Gustavsson, a co-defendant in the shooting who is charged with second degree riot, volunteered to testify in Scarsella's defense, although he was advised against it by his lawyer.

When asked by defense attorney Peter Martin why he gave up his right to not testify, Gustavsson said, "I'm here today because the truth needs to be known and justice needs to be done."

Prosecutors say Scarsella was motivated by bias against African-Americans when he showed up at the Black Lives Matter protest over the fatal police shooting Clark.

Assistant Hennepin County Attorney Judith Hawley aggressively questioned Gustavsson on his views of African-Americans. He replied he had no "general problem" with African-Americans. However, he later admitted using the n-word and the shortened version "nig" in text messages found on his phone.

In a text message, one of Allen Scarsella's companions said he was bringing his boombox with him to a Black Lives Matter protest on Nov. 23, 2015 to overpower "nig beats." When asked if that was a reference to a racial epithet describing black people, Nathan Gustavsson, who is white, said yes, and that it more specifically referred to "rap music."

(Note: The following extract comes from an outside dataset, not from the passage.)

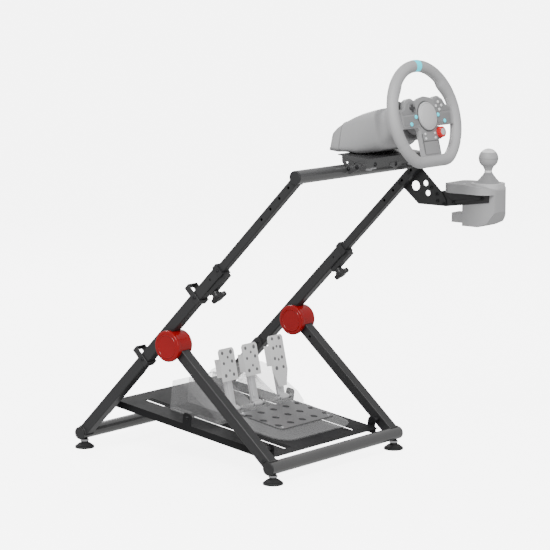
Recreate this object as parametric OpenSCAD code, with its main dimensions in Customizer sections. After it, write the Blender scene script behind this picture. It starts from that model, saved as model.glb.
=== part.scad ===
// Folding sim racing cockpit: an A-frame stand on four levelling feet, with a
// height-sliding upper frame, a tilting wheel tray, a pedal plate, a steering
// wheel with its base, a three-pedal unit and a gear shifter. Millimetres.
// +Y is the driving direction, +X the driver's right hand, +Z up.

/* [Part shown] */
// one node, or all of them

/* [Stand] */
// length of the round cross tubes, end caps included
stand_width = 520; // [440:5:640]
// distance between the axes of the rear and front floor tubes
base_depth = 616.5; // [520:0.5:760]
// height of the floor tube axes above the ground
tube_height = 40; // [36:0.5:60]
// how far the top bar axis lies behind the rear floor tube axis
bar_back = 80.2; // [0:0.2:140]
// height of the top bar axis above the ground
bar_height = 738.7; // [640:0.1:860]
// distance from the end of a cross tube to the middle of an upright
upright_inset = 20; // [18:0.5:40]

/* [Tubes] */
// outside diameter of the round tubes
round_tube_diameter = 32; // [28:0.5:36]
// wall of the round tubes
round_tube_wall = 1.6; // [1.2:0.1:2.5]
// outside width of the square uprights and legs
square_tube_width = 28; // [25:0.5:30]
// wall of the square uprights and legs
square_tube_wall = 1.6; // [1.2:0.1:2.5]
// outside corner radius of the square tubes
tube_corner = 3; // [2:0.25:4]
// outside width of the sliding inner tubes
inner_tube_width = 21.6; // [18:0.1:22]
// wall of the sliding inner tubes
inner_tube_wall = 1.5; // [1.2:0.1:2.5]
// length of each upright above the front tube axis
upright_length = 648; // [560:2:700]
// where the inner tube starts, measured from the front tube axis
inner_tube_start = 250; // [200:2:400]

/* [Feet and end caps] */
// diameter of a foot pad
foot_diameter = 48; // [40:1:60]
// distance from the tube end to the foot axis
foot_inset = 19.5; // [15:0.5:60]
// thickness of the end cap flange
cap_flange = 3; // [2:0.5:6]

/* [Folding joint] */
// distance of the hinge axis along the upright from the front tube axis
hinge_along = 403.6; // [340:0.2:460]
// distance of the hinge axis behind the upright axis
hinge_drop = 35.3; // [32:0.1:45]
// diameter of the hinge housing body
housing_diameter = 70; // [64:0.5:80]
// diameter of the housing flange
flange_diameter = 77; // [70:0.5:90]
// thickness of the housing flange
flange_thickness = 13; // [6:0.5:18]
// diameter of the hinge pin
hinge_pin_diameter = 12; // [8:0.5:16]
// how far the legs fold, degrees
fold_angle = 85; // [40:1:88]

/* [Clamp knobs] */
// distance of the knob axis along the upright
knob_along = 594; // [560:1:620]
// overall diameter of the lobed knob
knob_diameter = 46; // [36:1:60]
// clamp screw diameter
clamp_screw_diameter = 8; // [6:0.5:10]

/* [Pedal plate] */
// gap between each side of the pedal plate and the leg beside it
plate_side_gap = 23.5; // [12:0.5:60]
// length of the pedal plate
plate_length = 530; // [420:1:540]
// sheet thickness of the pedal plate
plate_thickness = 2; // [1.5:0.1:3]
// depth of the folded-down sides
plate_side_depth = 18; // [10:0.5:30]
// upward slope of the plate towards the front, degrees
plate_slope = 7.54; // [2:0.02:20]
// wide cable slot width
wide_slot = 7; // [4:0.5:10]
// narrow cable slot width
narrow_slot = 3.8; // [2:0.1:6]
// distance from the side of the plate to its wide slots
slot_inset = 68.5; // [40:0.5:90]
// distance between the wide slot and the first narrow one
slot_step = 11; // [7:0.5:14]
// distance from the pivot to the spare ear
spare_ear = 267; // [200:1:320]

/* [Wheel tray] */
// middle of the tray, right of the middle of the stand
tray_offset = 33.5; // [-60:0.5:60]
// width of the tray
tray_width = 233; // [180:1:280]
// depth of the tray
tray_depth = 88; // [70:1:140]
// height of the tray top above the bar axis
tray_rise = 39.2; // [30:0.1:60]
// tilt of the tray, front edge up, degrees
tray_tilt = 4.5; // [0:0.5:15]
// sheet thickness of the tray
tray_thickness = 2.5; // [1.5:0.1:4]

/* [Steering wheel] */
// outside diameter of the rim
wheel_diameter = 270; // [240:1:320]
// thickness of the rim grip
rim_thickness = 28; // [22:0.5:34]
// lean of the wheel away from the driver, degrees
wheel_lean = 14; // [0:1:35]
// width of the wheel base
wheel_base_width = 206; // [160:1:260]
// diameter of the wheel shaft
wheel_shaft_diameter = 24; // [16:1:30]

/* [Pedals] */
// middle of the brake pedal, right of the middle of the stand
brake_x = 38; // [-20:1:50]
// distance from the brake pedal to the clutch pedal
clutch_spacing = 90; // [80:1:100]
// distance from the brake pedal to the throttle pedal
throttle_spacing = 105; // [95:1:112]
// width of a pedal face
pedal_face_width = 58; // [45:1:64]
// lean of the pedals towards the front, degrees
pedal_lean = 20; // [10:1:30]
// width of a pedal arm
pedal_arm_width = 26; // [18:1:30]
// gap on each side of a pedal arm in its slot
pedal_slot_gap = 10; // [6:0.5:14]
// width of the pedal unit
pedal_unit_width = 344; // [320:1:350]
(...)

Gustavsson also admitted that a photograph on his phone showed a crudely drawn caricature of the face of an African-American man. The drawing in the photo was sitting on top of a toilet seat.

A person pointing a rifle at the drawing is visible in the photo. Hawley said the photo was apparently taken in the outhouse of the campsite in Pine City, Minn., where he, Scarsella and others went to hold "meet ups." Gustavsson said he, Scarsella and others were at the campsite shooting guns and drinking days before the shooting.

Hawley also pressed Gustavsson to explain what he meant by text messages he exchanged with Scarsella several days before the shooting. One of the messages by Gustavsson read, "I have an idea to really stir s--- up" and another said, "I know how to make big news. Or get them to disperse."

Gustavsson said he meant that they were going to livestream their appearance at the protest.